Empatia é reconhecer essa expressão.
     Nosso cérebro indexa memórias pelo peso emocional que associamos aos fatos. Dificilmente veremos um filme de temática mais triste e não lembraremos de situações semelhantes que aconteceram conosco. Naturalmente já nos identificamos com alguns personagens e parte do que eles passam, sentimos juntos. Nossa capacidade de trocar de lugar com os indivíduos retratados em qualquer mídia faz com que estas experiências sejam muito mais profundas. Acabamos por sofrer a guerra quando vemos filmes deste tema, amamos e sentimos tudo o que os casais apaixonados do cinema sentem e acabamos por assumir algum lado quando o assunto são dilemas éticos ou morais. Uma história é bem contada quando é fácil esta transferência. Empatia.


     Quando revisitamos algum fragmento de memória é que nos damos conta que eventualmente algum elemento não se encontra. O desespero seguido da sensação de que nada pode ser feito deprime tudo que sentimos neste momento. Mesmo quando temos a oportunidade de nos despedir, quando todos os nossos problemas se resolvem, quando envolvemos emoções não se trata de objetos. Pode ser que um amigo aparentemente sinta falta sua, mas não necessariamente é a sua pessoa. É o que sentíamos na época. Não é saudável tentar reproduzir, pois o quão felizes somos define o sucesso desse tipo de experiência. Se somos realmente felizes hoje, este saudosismo é infeliz. Precisamos é entender como os outros se comportam e realmente reunir os amigos antigos. Mas nunca esperar que estejam da mesma forma, pois não estarão. Nem eu e você somos as mesmas pessoas desde quando não nos encontramos mais.

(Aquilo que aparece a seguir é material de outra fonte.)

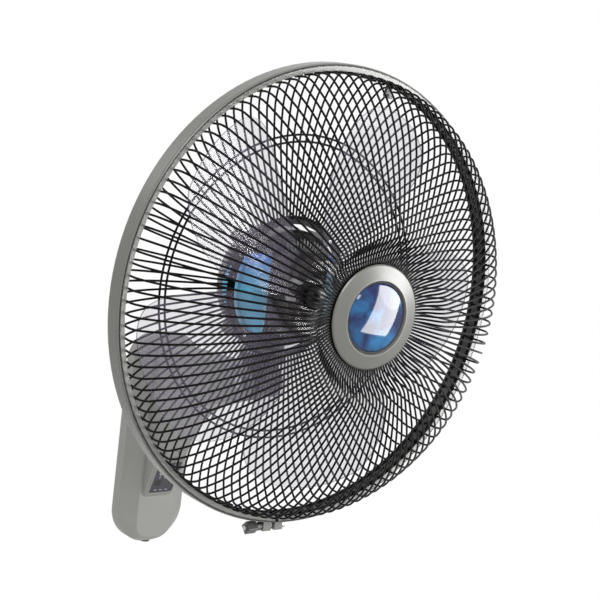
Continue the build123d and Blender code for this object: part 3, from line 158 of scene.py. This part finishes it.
def lay_floor():
    """Pale floor, white where it is looked at."""
    mesh = bpy.data.meshes.new("floor")
    work = bmesh.new()
    bmesh.ops.create_grid(work, x_segments=1, y_segments=1, size=FLOOR_HALF)
    bmesh.ops.translate(work, verts=work.verts, vec=(0, 0, FLOOR_Z))
    work.to_mesh(mesh)
    work.free()
    floor = bpy.data.objects.new("floor", mesh)
    bpy.context.scene.collection.objects.link(floor)
    material = bpy.data.materials.new("pale floor paint")
    material.use_nodes = True
    tree = material.node_tree
    tree.nodes.clear()
    seen = white_where_seen(tree)
    paint = add(tree, "BsdfDiffuse", {"Color": linear("#d8d8d6")})
    white = add(tree, "Emission", {"Color": linear("#ffffff"), "Strength": 1.0})
    mixed = add(tree, "MixShader", {0: seen, 1: paint.outputs[0], 2: white.outputs[0]})
    add(tree, "OutputMaterial", {"Surface": mixed.outputs[0]})
    mesh.materials.append(material)


# ---------------------------------------------------------------- materials
CLOUD_MM = 55.56                # size of the soft changes of shade over a moulding
GLOSS_SPREAD = 0.05             # roughness varies by this much each way
BAND_INSIDE_R = 228.2 * MM      # inner faces of the guard band lie within this, and are painted near black as shade
HUB_R = 42.5 * MM
HUB_EDGE = 5 * MM               # over this width the hub's tint thins out to the blades'
HUB_ALPHA = 0.46                # how much light the thick hub holds back
BLADE_ALPHA = 0.16
EDGE_ALPHA = 0.62
BLUE_PALE_Z = 165 * MM          # heights between which the side panels' painted reflection fades from pale to deep blue
BLUE_DEEP_Z = 205 * MM
PEARL_MM = 29.41                # size of the clouds in the lens's pearl coat


def textured(name, grain_mm, roughness, depth_mm, sockets=None):
    """Surface whose gloss varies a little in grains of one size, with a fine relief."""
    material = bpy.data.materials.new(name)
    material.use_nodes = True
    tree = material.node_tree
    shader = tree.nodes["Principled BSDF"]
    where = add(tree, "TexCoord").outputs["Object"]
    grain = add(tree, "TexNoise", {"Vector": where, "Scale": 1 / (grain_mm * MM), "Detail": 2.0})
    gloss = add(tree, "MapRange", {"Value": grain.outputs["Fac"], "To Min": roughness - GLOSS_SPREAD,
                                   "To Max": roughness + GLOSS_SPREAD})
    relief = add(tree, "Bump", {"Height": grain.outputs["Fac"], "Distance": depth_mm * MM})
    tree.links.new(gloss.outputs["Result"], shader.inputs["Roughness"])
    tree.links.new(relief.outputs["Normal"], shader.inputs["Normal"])
    for socket, value in (sockets or {}).items():
        shader.inputs[socket].default_value = value
    return material


def moulded(name, shade, lighter, grain_mm, roughness, depth_mm=0.02, sockets=None):
    """Textured surface whose colour drifts softly between two near shades."""
    material = textured(name, grain_mm, roughness, depth_mm, sockets)
    tree = material.node_tree
    where = add(tree, "TexCoord").outputs["Object"]
    clouds = add(tree, "TexNoise", {"Vector": where, "Scale": 1 / (CLOUD_MM * MM), "Detail": 3.0})
    mixed = add(tree, "MixRGB", {"Fac": clouds.outputs["Fac"], "Color1": linear(shade),
                                 "Color2": linear(lighter)})
    tree.links.new(mixed.outputs["Color"], tree.nodes["Principled BSDF"].inputs["Base Color"])
    return material


def axis_distance(tree):
    """How far a point lies from the fan axis."""
    where = add(tree, "TexCoord").outputs["Object"]
    centred = add(tree, "VectorMath", {0: where, 1: FAN_CENTRE}, operation="SUBTRACT")
    across = add(tree, "VectorMath", {0: centred.outputs[0], 1: (1, 0, 1)}, operation="MULTIPLY")
    return add(tree, "VectorMath", {0: across.outputs[0]}, operation="LENGTH").outputs["Value"]


def grey_abs():
    """Moulded ABS with a fine spark texture: a soft satin that shows broad highlights."""
    return moulded("moulded grey ABS", "#a1a19e", "#a9a9a6", 0.7, 0.45, 0.02,
                   {"Specular IOR Level": 0.3})


def band_polypropylene():
    """Moulded polypropylene, smoother than the case, with painted shade inside: its inner faces, in shadow
    behind the wires, are painted near black.
    """
    material = moulded("moulded grey polypropylene", "#6c6c68", "#757570", 0.9, 0.28)
    tree = material.node_tree
    colour = tree.nodes["Principled BSDF"].inputs["Base Color"]
    polished = colour.links[0].from_socket
    outside = add(tree, "Math", {0: axis_distance(tree), 1: BAND_INSIDE_R}, operation="GREATER_THAN")
    place = add(tree, "SeparateXYZ", {"Vector": add(tree, "TexCoord").outputs["Object"]})
    lip = add(tree, "Math", {0: place.outputs["Y"], 1: FAN_CENTRE.y + 0.1 * MM}, operation="LESS_THAN")
    shown = add(tree, "Math", {0: outside.outputs[0], 1: lip.outputs[0]}, operation="MAXIMUM")
    # painted shade: near black on the inner faces, the band's own moulded colour outside and on the front
    # lip
    shade = add(tree, "MixRGB", {"Fac": shown.outputs[0], "Color1": linear("#1c1c1d"), "Color2": polished})
    tree.links.new(shade.outputs["Color"], colour)
    return material


def neck_nylon():
    """Moulded dark nylon, duller and darker than the case."""
    return moulded("moulded dark nylon", "#4b4a49", "#545352", 0.6, 0.48)


def cap_abs():
    """Moulded warm grey ABS of the motor's rear cap."""
    return moulded("moulded warm grey ABS", "#767371", "#807d7a", 0.7, 0.40)


def black_abs():
    """Moulded black ABS with a fine spark texture."""
    return moulded("moulded black ABS", "#08080a", "#0e0e11", 0.6, 0.26, 0.01,
                   {"Specular IOR Level": 0.35})


def wire_coat():
    """Epoxy powder coat on steel wire: nearly black, with a faint orange peel and a sheen."""
    return moulded("black powder coat", "#040405", "#09090a", 1.2, 0.36, 0.03,
                   {"Specular IOR Level": 0.1})


def zinc_steel():
    """Zinc plated steel, blue-white and slightly streaked."""
    return moulded("zinc plated steel", "#a9abae", "#bdbfc2", 0.8, 0.36, 0.01, {"Metallic": 1.0})


def lamination_steel():
    """Stacked electrical sheet, dark grey, with its edges as a fine relief."""
    return moulded("electrical steel laminations", "#4d4e52", "#5d5e62", 0.5, 0.5, 0.04, {"Metallic": 1.0})


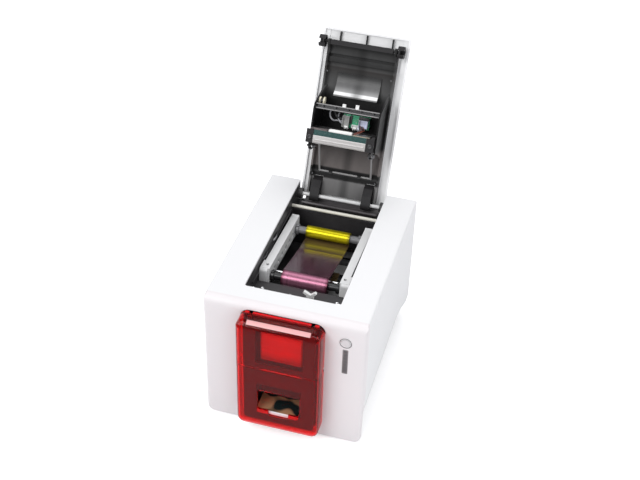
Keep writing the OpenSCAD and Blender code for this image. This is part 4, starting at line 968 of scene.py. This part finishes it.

     Os sentimentos associados dão valor aos personagens de nossa vida. Inclusive os inanimados. Por que se chora ao pensar em um cão falecido? A tristeza vem por essa série de emoções que sentimos e compartilhamos com este indivíduo que não poderão ser mais experimentadas. Pode-se ter outros cães, mas nunca mais aquele em específico. Gosto de pensar que o trabalho torna as pessoas substituíveis mas seus corações são únicos. Posso retribuir tudo que recebi de meus pais aos pais de quem quiser. Apesar disso não fazer diferença aos meus progenitores, pode muito bem proporcionar experiências com as quais compreenderei melhor minha ignorância. E isso deve tornar-me feliz. Conhecerei um pouco mais de mim e posso um dia me tornar uma pessoa melhor.


     Saudade é inevitável. Quantas vezes nos pegamos pensando que se determinada pessoa estivesse próxima, teríamos pelo menos um ombro sincero para chorar? Obviamente estamos todos com uma foice sobre o pescoço o tempo todo mas até quando poderemos nos ver? Já pensou se essa é nossa última noite? Se existe purgatório, que é um terceiro caminho da tradição católica para desmontar o dualismo céu/inferno, só irá para lá pessoas que deixam assuntos inacabados. Que deixam de declarar o quanto sentem coisas mais próximas possível do que outros chamam de amor, ou apenas deixam de dizer que sentirão falta se por um acaso se apartarem. É um lugar onde se esquenta banco e se espera até que o sujeito da nossa não-ação venha. Uma pena que não existe esse tipo de lugar. E é bom saber pois nos obriga a agir hoje.


     Muitos se atarefam o máximo, tomam seus remédios na maior dosagem ou dormem para evitar pensar na possibilidade de serem um pouco mais humanos. O tempo passa e todos nossos elos se partem. Quando vê já é sexta-feira da vida. Se tornou comum não sentir. Agora é moda o coração de metal. Quando fala-se em coração sempre lembro do homem de lata que queria um mas agia como se já o tivesse. Aja!


     Saudade não é ruim. Saudade é saber que há coisas importantes na nossa vida. Ou houveram. E por elas não desistimos. O perigoso é quando ela torna nosso corpo uma estátua que apenas espera. Isso, apesar da semelhança de palavras e conceitos, não é esperança. Quando lembram de mim, o que sentem?